The 24th anniversary of Sorry Day marks the tabling of the Bringing Them Home report – which was 25 years ago today. Sorry Day started the year after to recognise the atrocities that happened and to remember and acknowledge the mistreatment of Aboriginal and Torres Strait Islanders who were removed from their families.


Apologising is more than just saying sorry. It means coming together and taking the steps we need to take towards healing. We acknowledge that we still have a long way to go as a nation.

We are proud that our Mercy Works Board Member, Steven Collins, a Pitta Pitta man, is the first Aboriginal Liaison Officer at the Parliament of NSW.

“I see National Sorry Day as a way to acknowledge the strength of Stolen Generation Survivors and how we all share in the healing process,” says Steven.

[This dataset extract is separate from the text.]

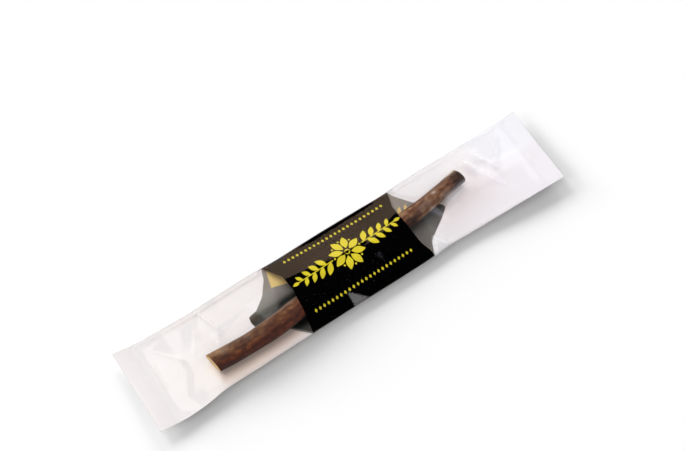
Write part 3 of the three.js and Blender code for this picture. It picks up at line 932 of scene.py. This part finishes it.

“Our Adelaide First Nations Advocacy Project, run by Ngadjuri woman Aunty Pat Waria-Read, shows the strength, resilience and the generosity of Stolen Generations survivors in ensuring the pain and trauma they suffered ends with them. Mercy Works works in partnership to ensure Aboriginal voices are heard and front and centre.”

Our Nunga Babies Watch Project has called upon the South Australian Government for immediate action to end another Stolen Generation from happening.

“We do not want ‘assimilation’ of our children to continue, nor do we want a silent continuation of the Stolen Generation,” says the statement.

The on-going intergenerational trauma related to the removal of Aboriginal children is well document. “Aboriginal leaders do not want to see this trauma continued,” says Aunty Pat.